Mechanically, this is a sophisticated game of competitive worker placement where the various ships in the fleet are utilized to fight the voidborn and collect resources. It appears a fascinating and complex strategic affair, one certainly worth diving into.

Designer: Jarrod Carmichael

Shadow Moon Syndicate, with lots of yellow and magenta tones, laid out on the table to play. The central board is a circle, with rectangular cards elsewhere.

Image: Arkus Games

Shadow Moon Syndicates is a gorgeous card game. Players take on the roles of various criminal syndicate crime bosses, each vying for control of the mining colony Shadow Moon. Cards are used each round to influence regions of the colony, carry out high-stakes operations, and assemble teams of specialists. Managing your hand of cards is central to the game’s strategy.

With such a rad and stylized setting, this game looks lively and evocative on the tabletop. It features a gripping concept and pits players against each other while performing nefarious deeds and underhanded black ops.
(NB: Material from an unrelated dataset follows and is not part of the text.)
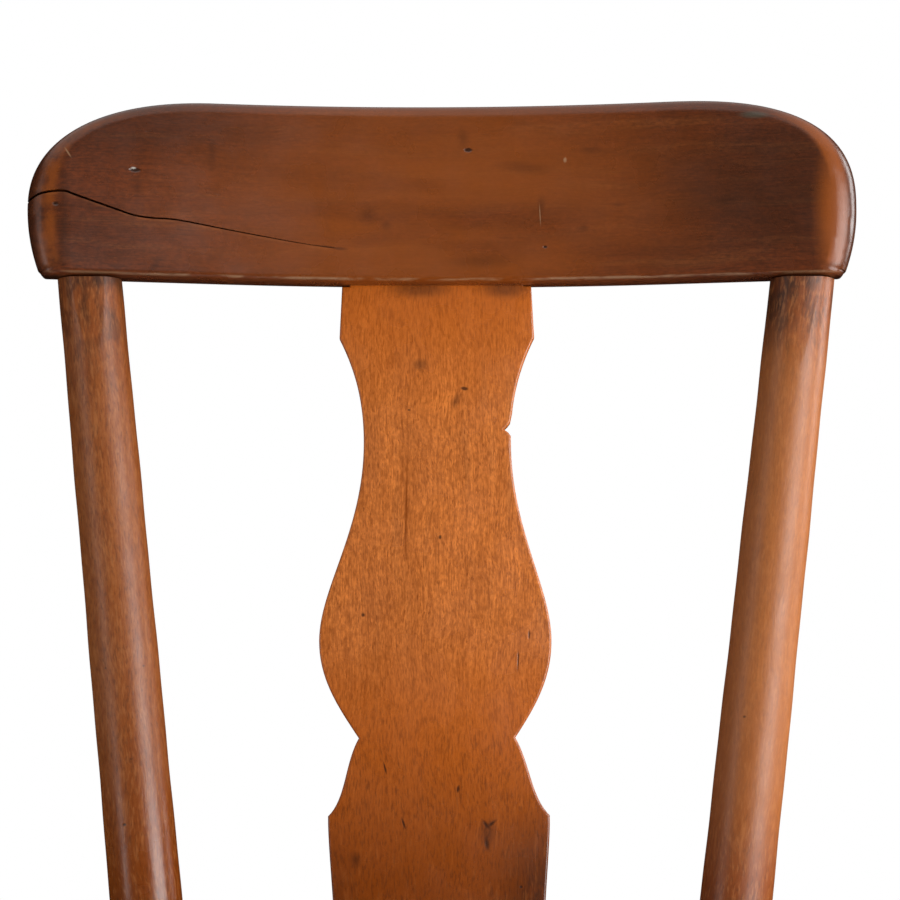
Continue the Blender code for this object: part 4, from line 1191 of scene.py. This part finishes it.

Shadow Moon Syndicates seems to exhale cool, and it’s another game where I’m eager to see how it lands.

Designer: Jamey Stegmaier

Key art for Vantage features a view of a planet with multiple biomes as seen through the porthole of an escape capsule dropping in from orbit.

Image: Stonemaier Games

Vantage is the most mysterious entry on this list, for details are still scarce. What we do know is that the publisher of Wingspan is putting out an open-world cooperative adventure game in 2025, and it’s likely to be something entirely unique.

Up to six players are scattered across the world and must explore their environs. There are nearly 800 interconnected locations on 400 cards, with over 900 other discoverable cards waiting to be encountered. These numbers are dizzying, but it’s difficult to know what this looks like in reality. Vantage is predicated on freedom, allowing each player full authority to interact and explore their own location from a first-person perspective. The more information discovered about this game the more unusual it sounds. Without a doubt, it’s going to be one of the most talked-about releases of 2025.